Doing so in multi-agent settings is the contribution of this thread, and the way in which we do so is through extending the ideas of POLK (described in previous sections) to decentralized settings. We do so through a penalty method-based approach consensus optimization, but defined over RKHS. This work is summarized in the following work:

Koppel, A., Paternain, S., Richard, C., & Ribeiro, A. (2018). Decentralized online learning with kernels. IEEE Transactions on Signal Processing, 66(12), 3240-3255.

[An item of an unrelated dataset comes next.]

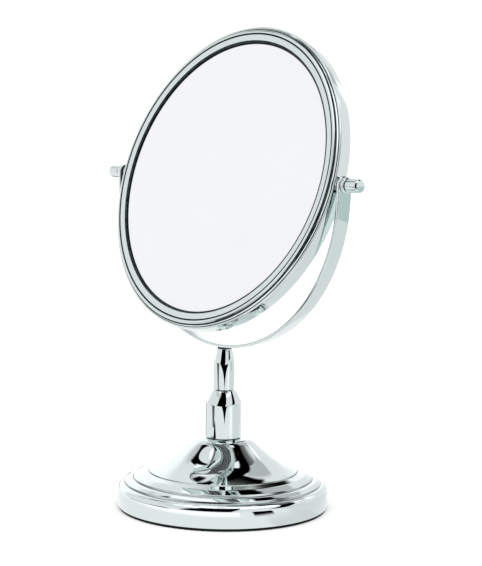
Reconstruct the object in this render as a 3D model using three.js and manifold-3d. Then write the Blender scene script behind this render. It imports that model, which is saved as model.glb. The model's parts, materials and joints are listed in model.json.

In the following experiment, we consider decentralized online kernel SVM classification of the Brodatz textures solved through the greedily projected penalty method, where the penalty parameter periodically doubles over the course of training in order to enforce consensus. Observe that the objective converges, the complexity remains moderate, and the constraints are enforced. This is contrast to other methods that yield high classification accuracy, which must be trained in a centralized offline manner.

The major questions raised by this work is: how do we characterize the importance of different information observed by each agent, and can this importance be connected with the model complexity of an agent's statistical model? Can decentralized learning of nonlinear statistical models be generalized to non-stationary settings?